Un programma a dir poco curioso per le scelte, tutte operistiche, meno due dei tre Wesendock Lieder: “Schmerzen” e “Traume”, Lied che Wagner concepì per voce femminile. Le cicogne del parco dovevano esserne al corrente poiché hanno funestato l’esecuzione con il loro petulante gracchiare: “Sei vendicato, o Richard!”. Concerto infarcito da brani orchestrali, giusto per far riposare il solista, eseguiti un po’ alla buena de Dios dalla volonterosa Orchestra di Cadaqués diretta dall’accompagnatore ufficiale del bel Jonas, Jochen Rieder, che ci si auspica sia più abile al pianoforte. Tra gli altri, una versione sinfonica, con violino solista, dell’aria di Micaela spacciata per preludio all’atto terzo della Carmen.

Nell’economia del concerto, cronometro alla mano, ha fatto da padrona la parte orchestrale. Né le arie erano di quelle che possono esaltare il pubblico, specie se eseguite con il “brevetto” del celebre tenore: la tecnica “sussurri e grida”. Il titolo del film di Bergman dà l’idea di un canto in cui la voce, dal vivo e all’aperto avara di armonici, è costantemente in bilico tra suoni appena accennati, spacciati per pianissimi quando in realtà non sono nemmeno falsetti, e una vocalizzazione aperta, spinta che suona in gola. In difficoltà già sul La bemolle preso, come quasi tutti gli acuti, con portamenti dal basso, essendo il passaggio all’acuto risolto con suoni prossimi al grido. Il colore, a dire il vero, ci sarebbe: la qualità della voce è assai bella, il centro ha un fascino baritonale, seppure artefatto, e una naturale morbidezza.

L’arte del canto non è la cabala, però. La citazione non stupisca, poiché Kaufmann in concerto aggiusta a piacer suo il valore delle note, assecondato in questo caso specifico da una direzione che lo insegue lenta e morchiosa, in cui troppo spesso si perde l’intera linea melodica. Vezzo evidente soprattutto nelle arie di Verdi, dove non si può barare. Il recitativo che precede l’arioso “Ah si ben mio” de Il trovatore richiede un’incisività che non si risolve sospirando. Idem la scena che apre l’accampamento di Velletri della Forza: Kaufmann vi miete trionfi internazionali, ma la esegue con effetti risibili per chi ha in memoria Bergonzi, Carreras e Giacomini. Certo, Kaufmann piace e trascina le masse. Tanto di cappello: abbindolare il pubblico è arte di pochi.

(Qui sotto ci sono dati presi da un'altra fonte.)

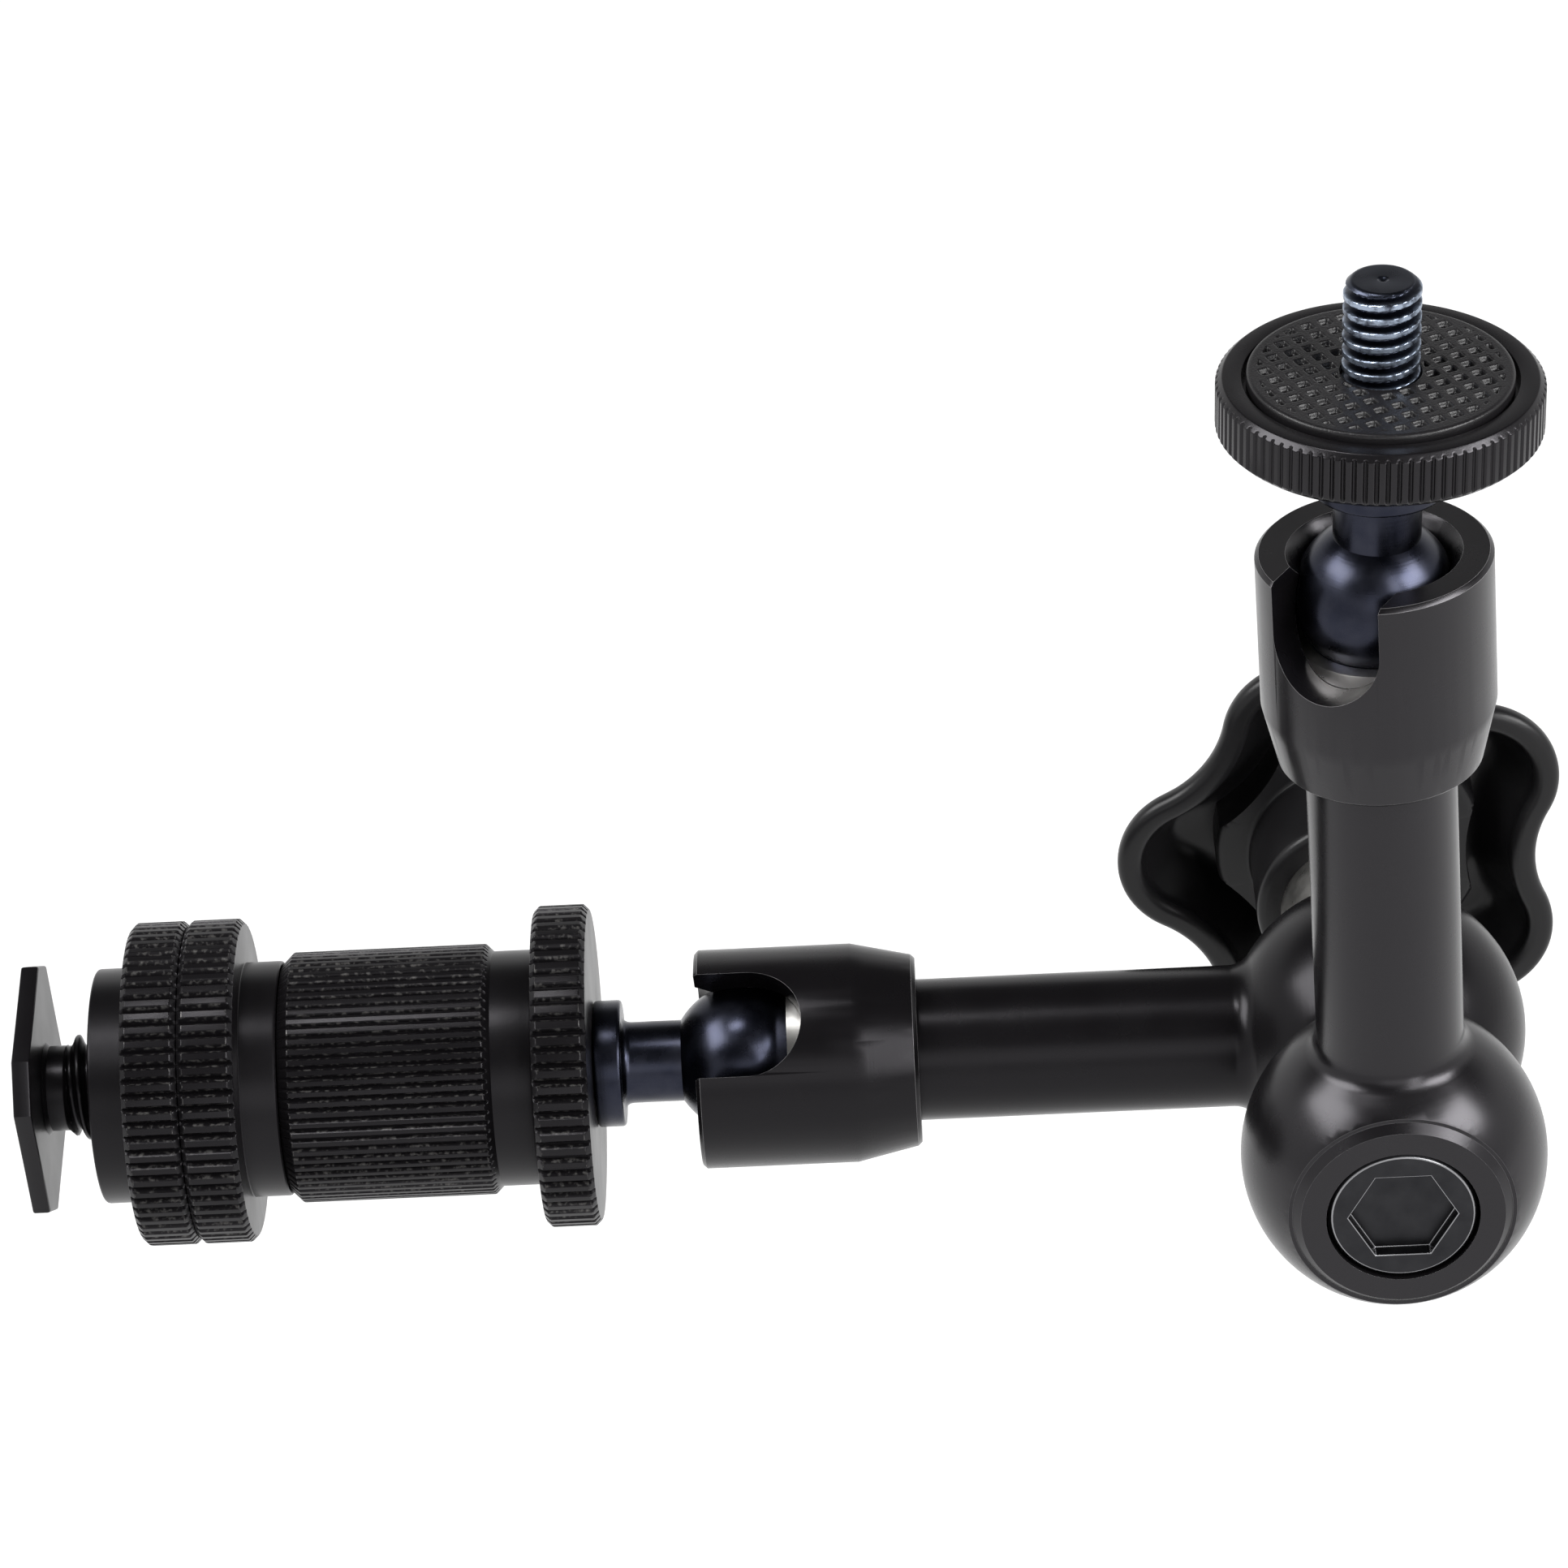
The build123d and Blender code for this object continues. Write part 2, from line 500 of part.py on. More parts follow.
def lock_knob():
    """The lobed hand knob: a cup that opens toward the elbow, with a hub for the threaded insert."""
    slope = tan(radians(KNOB_LEAN))
    edge_z = KNOB_DEPTH - KNOB_BACK_EDGE
    edge_inset = (edge_z - KNOB_STRAIGHT) * slope
    floor_z = KNOB_DEPTH - KNOB_FLOOR
    floor_inset = KNOB_WALL + (floor_z - KNOB_STRAIGHT) * slope
    body = extrude(lobed_face(0), amount=KNOB_STRAIGHT)
    body += lobed_layer(0, KNOB_STRAIGHT, edge_inset, edge_z)
    body += lobed_layer(edge_inset, edge_z, edge_inset + 2 * KNOB_BACK_EDGE, KNOB_DEPTH)
    hollow = Pos(0, 0, -OVERLAP) * extrude(lobed_face(KNOB_WALL), amount=KNOB_STRAIGHT + OVERLAP)
    hollow += lobed_layer(KNOB_WALL, KNOB_STRAIGHT, floor_inset, floor_z)
    shell = body - hollow
    shell = fillet(shell.edges().group_by(Axis.Z)[0], KNOB_RIM_ROUND)
    hub = cylinder(KNOB_HUB_RADIUS, -KNOB_HUB_LEAD, KNOB_DEPTH - KNOB_FLOOR / 2)
    hub = chamfer(hub.edges().group_by(Axis.Z)[0], KNOB_RIM_ROUND)
    boss = cylinder(KNOB_BOSS_RADIUS, KNOB_BOSS_SINK, KNOB_DEPTH - KNOB_FLOOR / 2)
    boss = fillet(boss.edges().group_by(Axis.Z)[0], KNOB_RIM_ROUND)
    insert_hole = cylinder(INSERT_RADIUS, -KNOB_HUB_LEAD - OVERLAP, KNOB_DEPTH + OVERLAP)
    place = Location(Plane(origin=(elbow_x, rim_y, 0), x_dir=(1, 0, 0), z_dir=(0, 1, 0)))
    return place * Rot(0, 0, KNOB_TURN) * (shell + boss + hub - insert_hole)


def knob_insert():
    """The steel insert of the knob: a collar toward the elbow and a sleeve tapped for the bolt."""
    collar_start = BULB_OUTER_FLAT + WEDGE_TAIL + THRUST_WASHER_THICKNESS + FACE_GAP
    sleeve_start = rim_y - KNOB_HUB_LEAD
    collar = ring_on_elbow(INSERT_COLLAR_RADIUS, BOLT_RADIUS + RUN_FIT, collar_start, sleeve_start)
    sleeve = ring_on_elbow(INSERT_RADIUS, BOLT_RADIUS + RUN_FIT, sleeve_start, rim_y + KNOB_DEPTH)
    return collar + sleeve


def platform_disc():
    """The knurled disc under the camera, recessed for its pad, with the ball's centre at the origin."""
    disc = knurled(DISC_A_RADIUS, disc_a_bottom, DISC_A_TOP, DISC_A_FLUTES, FLUTE_DEPTH_DISC)
    recess = cylinder(PAD_RADIUS + PAD_EDGE_GAP, DISC_A_TOP - PAD_THICKNESS + PAD_PROUD, DISC_A_TOP + OVERLAP)
    bore = cylinder(CAMERA_THREAD_RADIUS + RUN_FIT, disc_a_bottom - OVERLAP, DISC_A_TOP + OVERLAP)
    return disc - recess - bore


def platform_pad():
    """The rubber pad in the platform's recess, with a clear hole round the screw."""
    bottom = DISC_A_TOP - PAD_THICKNESS + PAD_PROUD
    pad = cylinder(PAD_RADIUS, bottom, bottom + PAD_THICKNESS)
    pad = chamfer(pad.edges().group_by(Axis.Z)[-1], PAD_PROUD / 2)
    hole_radius = CAMERA_THREAD_RADIUS + PAD_HOLE_GAP
    return pad - cylinder(hole_radius, bottom - OVERLAP, bottom + PAD_THICKNESS + OVERLAP)


def lock_disc():
    """The thin knurled disc that locks the adapter on arm B's ball stud."""
    start = flange_face + FACE_GAP
    end = start + DISC_B_THICKNESS
    disc = knurled(DISC_B_RADIUS, start, end, DISC_B_FLUTES, FLUTE_DEPTH_RING)
    return disc - cylinder(CAMERA_THREAD_RADIUS + RUN_FIT, start - OVERLAP, end + OVERLAP)


def build():
    """Every piece in its place, by name."""
    parts = {}
    parts["shoe_foot"] = shoe_foot()
    parts["lock_nut_front"] = lock_nut(nut_front_x, ring_front_x + OVERLAP, ring_front_x)
    parts["lock_nut_rear"] = lock_nut(hub_rear_x - OVERLAP, hub_rear_x + NUT_HUB_LENGTH, ring_rear_x)
    parts["adapter_barrel"] = adapter_barrel()
    parts["lock_disc"] = BALL_B * lock_disc()
    parts["ball_stud_b"] = BALL_B * ball_stud()
    parts["ball_stud_a"] = STUD_A * ball_stud()
    parts["platform_disc"] = STUD_A * platform_disc()
    parts["platform_pad"] = STUD_A * platform_pad()
    for side, arm_place, ball_place, turn in (
        ("a", ARM_A, BALL_A, SLOT_TURN_A),
        ("b", ARM_B, BALL_B, SLOT_TURN_B),
    ):
        parts[f"arm_{side}"] = arm_place * arm()
        parts[f"socket_{side}"] = ball_place * socket(turn)
        parts[f"seat_cup_{side}"] = ball_place * seat_cup()
        parts[f"push_rod_{side}"] = arm_place * push_rod()
    bolt, under_head = axle_bolt()
    parts["axle_bolt"] = bolt
    parts["wedge_a"] = on_elbow_axis(-AXIS_SPACING, 1) * wedge(under_head + AXIS_SPACING)
    parts["wedge_b"] = on_elbow_axis(0, -1) * wedge(-BULB_OUTER_FLAT - WEDGE_TAIL)
    parts["release_spring"] = release_spring(-AXIS_SPACING + WEDGE_NOSE, -WEDGE_NOSE)
    washer_start = -AXIS_SPACING + bulb_inner_flat + FACE_GAP
    parts["elbow_washer"] = ring_on_elbow(ELBOW_WASHER_RADIUS, cross_bore_radius, washer_start,
                                          washer_start + ELBOW_WASHER)
    tail = BULB_OUTER_FLAT + WEDGE_TAIL
    parts["thrust_washer"] = ring_on_elbow(THRUST_WASHER_RADIUS, BOLT_RADIUS + RUN_FIT, tail,
                                           tail + THRUST_WASHER_THICKNESS)
    parts["knob_insert"] = knob_insert()
    parts["lock_knob"] = lock_knob()
    return parts


os.makedirs("parts", exist_ok=True)
for name, shape in build().items():
    shape.label = name
    export_step(shape, f"parts/{name}.step")
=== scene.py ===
"""Looks of the articulating friction arm: its turned, knurled and threaded surfaces, finishes, light and camera.

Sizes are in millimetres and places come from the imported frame. Every new surface is a grid of points worked out
with numpy from a profile and an angle.
"""

import json
import logging
import math
from dataclasses import dataclass
from enum import Enum

import bmesh
import bpy
import numpy as np
from mathutils import Matrix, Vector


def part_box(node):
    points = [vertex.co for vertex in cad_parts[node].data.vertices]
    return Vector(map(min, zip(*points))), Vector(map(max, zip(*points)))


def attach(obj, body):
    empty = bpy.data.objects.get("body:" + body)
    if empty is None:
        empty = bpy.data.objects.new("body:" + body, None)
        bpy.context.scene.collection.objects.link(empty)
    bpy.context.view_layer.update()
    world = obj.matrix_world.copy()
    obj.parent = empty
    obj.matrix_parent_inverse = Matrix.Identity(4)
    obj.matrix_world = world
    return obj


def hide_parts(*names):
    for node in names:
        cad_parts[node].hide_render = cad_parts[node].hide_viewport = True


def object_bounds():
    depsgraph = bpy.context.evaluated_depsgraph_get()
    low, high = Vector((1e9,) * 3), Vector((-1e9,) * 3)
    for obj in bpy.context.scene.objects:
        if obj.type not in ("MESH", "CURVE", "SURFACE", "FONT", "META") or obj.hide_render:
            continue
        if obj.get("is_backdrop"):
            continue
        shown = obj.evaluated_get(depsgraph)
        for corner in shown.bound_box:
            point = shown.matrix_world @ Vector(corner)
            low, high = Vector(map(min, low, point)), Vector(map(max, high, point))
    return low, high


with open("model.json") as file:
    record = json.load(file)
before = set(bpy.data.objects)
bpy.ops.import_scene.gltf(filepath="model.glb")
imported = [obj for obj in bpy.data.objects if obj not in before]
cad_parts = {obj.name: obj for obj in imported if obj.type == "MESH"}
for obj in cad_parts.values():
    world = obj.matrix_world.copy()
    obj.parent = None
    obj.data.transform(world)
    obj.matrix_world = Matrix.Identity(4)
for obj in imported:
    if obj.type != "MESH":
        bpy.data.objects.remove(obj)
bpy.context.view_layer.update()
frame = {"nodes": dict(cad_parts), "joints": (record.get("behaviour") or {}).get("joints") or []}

log = logging.getLogger("friction_arm")

MM = 0.001
FULL_TURN = 2 * math.pi
MIX_FACTOR, MIX_LOW, MIX_HIGH, MIX_RESULT = 0, 6, 7, 2   # a Mix node's colour sockets
RUB_AND_GLINT = "rub_and_glint"                                 # marks edges lighter: rubbed wear and painted glints
RUBBED_AND_GLINTING = (0.16, 0.155, 0.15, 1.0)           # anodising rubbed thin, and a painted glint on the edges
CREST_WEAR_AND_HIGHLIGHT = (0.34, 0.40, 0.50, 1.0)      # steel rubbed bright, and a painted highlight on crests
DYE = (0.97, 0.94, 1.0, 1.0)                # the faint violet cast of black anodising's sheen
MERGE_WITHIN = 0.001                        # millimetres within which a copied mesh's corners are one
FLAT_WITHIN = 0.4                           # degrees within which two of its faces are one


# Places

@dataclass(frozen=True)
class Axes:
    """A local frame: an origin in millimetres and three unit directions as the columns of a matrix."""

    origin: np.ndarray
    matrix: np.ndarray

    def place(self, points: np.ndarray) -> np.ndarray:
        """Carries local points in millimetres to the part's frame in metres."""
        return (points @ self.matrix.T + self.origin) * MM


def axes_along(origin_m: tuple, axis: tuple, hint: tuple) -> Axes:
    """A local frame whose third axis is given.

    Args:
        origin_m: the origin in metres.
        axis: the direction of the third axis.
        hint: a direction near the first axis.

    Returns:
        The frame, with its first axis made square to the third.
    """
    third = np.array(axis, float)
    third /= np.linalg.norm(third)
    first = np.array(hint, float)
    first -= third * (first @ third)
    first /= np.linalg.norm(first)
    return Axes(np.array(origin_m, float) / MM, np.stack([first, np.cross(third, first), third], axis=1))


def joint(name: str) -> dict:
    """The record's joint of that name."""
    return next(j for j in frame["joints"] if j["name"] == name)


# Meshes from grids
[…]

Con Wagner le cose parrebbero andar meglio, poiché nello sprechgesang può giocare la carta del fine dicitore, ma né il brano di Siegmund dalla Valchiria “Ein Schwert verhiess mir der Vater” né, men che meno, “Amfortas! Die Wunder!” dal Parsifal, sono pagine dalla tessitura spericolata e particolarmente care al pubblico. Il quale, come anticipato, ha tributato un sucesso di stima all’inzio, salvo poi scatenarsi con i bis. Passabile il pucciniano “Donna non vidi mai”, seppure un po’ tirato; improponibile, al pubblico italiano almeno, il “Lamento di Federico” de L’Arlesiana, tirato via sbadigliando. Delirio, infine per le due arie di Lehar: “Se le donne vo baciar” da Paganini e “Tu che m’hai preso il cuor” da Il paese del sorriso. Ma anche in questo caso lo chansonier dalla triste figura, “La vostra musa è la malinconia“ direbbe la Contessa di Coigny, al paragone, non dicasi di Tauber e Wunderlich, di Schock o Gedda, con Max Raabe e la Palast Orchester, ne esce perdente.